What to work on => Copy each line of the listing below exactly.

Collected data =>
=-=-=-=-=

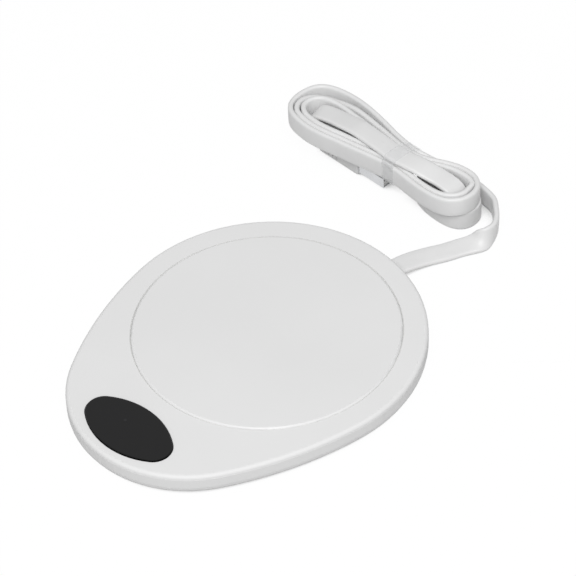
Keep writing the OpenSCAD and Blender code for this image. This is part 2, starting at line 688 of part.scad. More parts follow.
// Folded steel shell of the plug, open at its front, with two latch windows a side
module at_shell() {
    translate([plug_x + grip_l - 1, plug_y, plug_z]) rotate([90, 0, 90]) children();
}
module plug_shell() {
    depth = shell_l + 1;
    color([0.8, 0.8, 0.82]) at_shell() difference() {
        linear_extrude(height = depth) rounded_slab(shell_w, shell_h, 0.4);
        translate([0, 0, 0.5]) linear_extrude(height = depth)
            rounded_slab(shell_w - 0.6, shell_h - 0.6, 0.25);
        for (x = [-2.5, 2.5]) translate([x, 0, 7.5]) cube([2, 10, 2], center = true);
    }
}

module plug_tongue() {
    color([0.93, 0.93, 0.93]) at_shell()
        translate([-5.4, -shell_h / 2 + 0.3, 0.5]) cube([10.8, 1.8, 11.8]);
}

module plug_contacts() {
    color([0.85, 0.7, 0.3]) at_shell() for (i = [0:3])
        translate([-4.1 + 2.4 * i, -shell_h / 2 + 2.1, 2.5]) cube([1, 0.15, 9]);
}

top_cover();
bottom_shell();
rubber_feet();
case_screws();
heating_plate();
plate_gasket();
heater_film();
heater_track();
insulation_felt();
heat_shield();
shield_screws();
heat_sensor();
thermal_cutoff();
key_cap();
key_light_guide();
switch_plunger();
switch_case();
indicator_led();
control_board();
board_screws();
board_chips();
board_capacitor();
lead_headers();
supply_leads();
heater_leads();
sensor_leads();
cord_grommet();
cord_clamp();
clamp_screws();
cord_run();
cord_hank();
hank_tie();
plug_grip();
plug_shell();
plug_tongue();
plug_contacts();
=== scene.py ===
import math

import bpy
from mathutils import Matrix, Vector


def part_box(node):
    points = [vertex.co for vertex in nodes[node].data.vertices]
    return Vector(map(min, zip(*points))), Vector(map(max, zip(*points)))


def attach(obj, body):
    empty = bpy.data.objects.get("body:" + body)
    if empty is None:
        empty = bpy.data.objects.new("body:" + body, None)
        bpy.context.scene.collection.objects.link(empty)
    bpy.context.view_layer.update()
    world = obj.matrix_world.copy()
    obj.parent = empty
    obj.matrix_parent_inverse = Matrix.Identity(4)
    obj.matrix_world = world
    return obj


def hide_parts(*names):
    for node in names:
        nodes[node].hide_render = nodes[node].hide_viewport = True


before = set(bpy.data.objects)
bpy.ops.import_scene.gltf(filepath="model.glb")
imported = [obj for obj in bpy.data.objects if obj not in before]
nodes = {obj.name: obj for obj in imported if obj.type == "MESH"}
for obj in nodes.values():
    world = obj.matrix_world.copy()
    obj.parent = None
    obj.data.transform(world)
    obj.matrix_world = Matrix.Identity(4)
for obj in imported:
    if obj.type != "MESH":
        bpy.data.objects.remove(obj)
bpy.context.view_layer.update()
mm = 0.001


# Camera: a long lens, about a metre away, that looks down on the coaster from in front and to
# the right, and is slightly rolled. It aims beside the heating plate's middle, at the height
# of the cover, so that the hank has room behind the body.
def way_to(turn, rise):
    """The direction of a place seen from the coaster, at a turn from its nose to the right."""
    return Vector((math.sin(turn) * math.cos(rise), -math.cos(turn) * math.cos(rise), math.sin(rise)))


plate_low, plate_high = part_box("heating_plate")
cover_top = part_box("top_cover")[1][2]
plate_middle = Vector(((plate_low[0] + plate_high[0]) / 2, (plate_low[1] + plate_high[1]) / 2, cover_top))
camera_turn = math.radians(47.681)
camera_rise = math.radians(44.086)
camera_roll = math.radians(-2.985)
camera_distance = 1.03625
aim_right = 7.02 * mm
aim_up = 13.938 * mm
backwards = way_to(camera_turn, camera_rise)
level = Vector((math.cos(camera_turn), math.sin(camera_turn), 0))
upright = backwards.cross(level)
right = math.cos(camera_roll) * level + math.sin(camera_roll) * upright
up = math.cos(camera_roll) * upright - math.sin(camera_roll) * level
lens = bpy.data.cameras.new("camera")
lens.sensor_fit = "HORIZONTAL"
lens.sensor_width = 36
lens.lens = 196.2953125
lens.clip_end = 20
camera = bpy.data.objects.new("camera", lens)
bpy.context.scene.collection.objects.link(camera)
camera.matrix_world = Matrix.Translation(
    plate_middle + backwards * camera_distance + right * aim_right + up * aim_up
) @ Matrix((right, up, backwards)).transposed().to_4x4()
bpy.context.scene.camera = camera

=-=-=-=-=

Output for this exercise =>
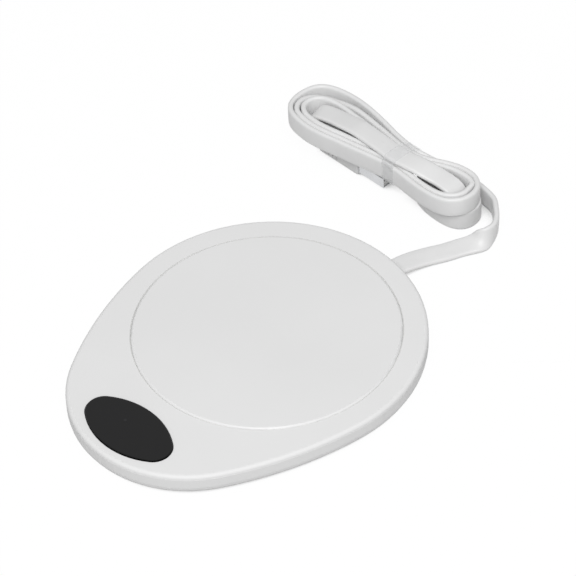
Keep writing the OpenSCAD and Blender code for this image. This is part 2, starting at line 688 of part.scad. More parts follow.
// Folded steel shell of the plug, open at its front, with two latch windows a side
module at_shell() {
    translate([plug_x + grip_l - 1, plug_y, plug_z]) rotate([90, 0, 90]) children();
}
module plug_shell() {
    depth = shell_l + 1;
    color([0.8, 0.8, 0.82]) at_shell() difference() {
        linear_extrude(height = depth) rounded_slab(shell_w, shell_h, 0.4);
        translate([0, 0, 0.5]) linear_extrude(height = depth)
            rounded_slab(shell_w - 0.6, shell_h - 0.6, 0.25);
        for (x = [-2.5, 2.5]) translate([x, 0, 7.5]) cube([2, 10, 2], center = true);
    }
}

module plug_tongue() {
    color([0.93, 0.93, 0.93]) at_shell()
        translate([-5.4, -shell_h / 2 + 0.3, 0.5]) cube([10.8, 1.8, 11.8]);
}

module plug_contacts() {
    color([0.85, 0.7, 0.3]) at_shell() for (i = [0:3])
        translate([-4.1 + 2.4 * i, -shell_h / 2 + 2.1, 2.5]) cube([1, 0.15, 9]);
}

top_cover();
bottom_shell();
rubber_feet();
case_screws();
heating_plate();
plate_gasket();
heater_film();
heater_track();
insulation_felt();
heat_shield();
shield_screws();
heat_sensor();
thermal_cutoff();
key_cap();
key_light_guide();
switch_plunger();
switch_case();
indicator_led();
control_board();
board_screws();
board_chips();
board_capacitor();
lead_headers();
supply_leads();
heater_leads();
sensor_leads();
cord_grommet();
cord_clamp();
clamp_screws();
cord_run();
cord_hank();
hank_tie();
plug_grip();
plug_shell();
plug_tongue();
plug_contacts();
=== scene.py ===
import math

import bpy
from mathutils import Matrix, Vector


def part_box(node):
    points = [vertex.co for vertex in nodes[node].data.vertices]
    return Vector(map(min, zip(*points))), Vector(map(max, zip(*points)))


def attach(obj, body):
    empty = bpy.data.objects.get("body:" + body)
    if empty is None:
        empty = bpy.data.objects.new("body:" + body, None)
        bpy.context.scene.collection.objects.link(empty)
    bpy.context.view_layer.update()
    world = obj.matrix_world.copy()
    obj.parent = empty
    obj.matrix_parent_inverse = Matrix.Identity(4)
    obj.matrix_world = world
    return obj


def hide_parts(*names):
    for node in names:
        nodes[node].hide_render = nodes[node].hide_viewport = True


before = set(bpy.data.objects)
bpy.ops.import_scene.gltf(filepath="model.glb")
imported = [obj for obj in bpy.data.objects if obj not in before]
nodes = {obj.name: obj for obj in imported if obj.type == "MESH"}
for obj in nodes.values():
    world = obj.matrix_world.copy()
    obj.parent = None
    obj.data.transform(world)
    obj.matrix_world = Matrix.Identity(4)
for obj in imported:
    if obj.type != "MESH":
        bpy.data.objects.remove(obj)
bpy.context.view_layer.update()
mm = 0.001


# Camera: a long lens, about a metre away, that looks down on the coaster from in front and to
# the right, and is slightly rolled. It aims beside the heating plate's middle, at the height
# of the cover, so that the hank has room behind the body.
def way_to(turn, rise):
    """The direction of a place seen from the coaster, at a turn from its nose to the right."""
    return Vector((math.sin(turn) * math.cos(rise), -math.cos(turn) * math.cos(rise), math.sin(rise)))


plate_low, plate_high = part_box("heating_plate")
cover_top = part_box("top_cover")[1][2]
plate_middle = Vector(((plate_low[0] + plate_high[0]) / 2, (plate_low[1] + plate_high[1]) / 2, cover_top))
camera_turn = math.radians(47.681)
camera_rise = math.radians(44.086)
camera_roll = math.radians(-2.985)
camera_distance = 1.03625
aim_right = 7.02 * mm
aim_up = 13.938 * mm
backwards = way_to(camera_turn, camera_rise)
level = Vector((math.cos(camera_turn), math.sin(camera_turn), 0))
upright = backwards.cross(level)
right = math.cos(camera_roll) * level + math.sin(camera_roll) * upright
up = math.cos(camera_roll) * upright - math.sin(camera_roll) * level
lens = bpy.data.cameras.new("camera")
lens.sensor_fit = "HORIZONTAL"
lens.sensor_width = 36
lens.lens = 196.2953125
lens.clip_end = 20
camera = bpy.data.objects.new("camera", lens)
bpy.context.scene.collection.objects.link(camera)
camera.matrix_world = Matrix.Translation(
    plate_middle + backwards * camera_distance + right * aim_right + up * aim_up
) @ Matrix((right, up, backwards)).transposed().to_4x4()
bpy.context.scene.camera = camera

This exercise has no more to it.